I feel Ken Follett really dropped the ball on Edge of Eternity. The story moves at a quick clip for the first quarter and then the rest is like sitting in the lobby of your dentist's office: you want the whole experience to hurry up and be done. The Cuban Missile Crisis and the beginnings of the Cold War provide some vivid and intense ultimatums between the Russian and American characters. Additionally, the Civil Rights Movement in the United States gets a meaty portion of the novel. Though the plot points involving personal relationships between the characters were extremely predictable. The novel's dependance of politics intensified in this last instalment and provides a lacklustre substitute for the combative scenes in earlier novels. It felt as though the Vietnam War was only included to provide one character with the opportunity to have a more riveting story. Personally, I would have written him out versus providing useless conflict which only lasted one chapter and was never discussed again! The political bias of Follett, also, comes through most clearly in the series conclusion. The left and right wings of American politics are so askew, it's almost laughable. True, bias is incredibly difficult to avoid, but Follett's liberal views are clearer than the plot.

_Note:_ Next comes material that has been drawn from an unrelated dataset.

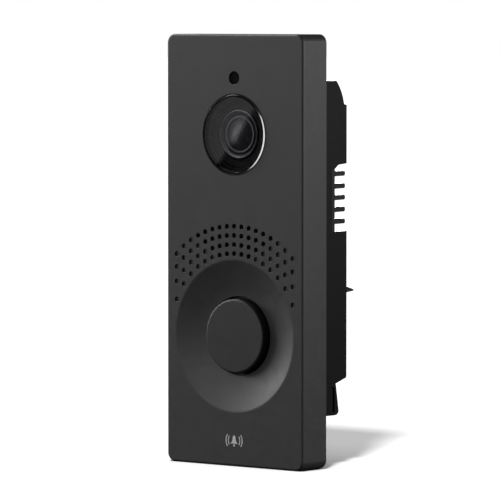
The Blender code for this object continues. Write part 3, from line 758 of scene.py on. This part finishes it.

Ken Follett is one of my favourite living authors. The well-balanced nature of his descriptions and the strengths of his characters in the midst of real historical events, is commendable. Nevertheless, The Century Trilogy feels one novel too long. Had this series ended at Winter of the World, my feelings towards it may not have escalated so negatively. I will absolutely re-read Fall of Giants in the future and, even Winter of the World. But as far as I'm concerned, this trilogy is really a dilogy.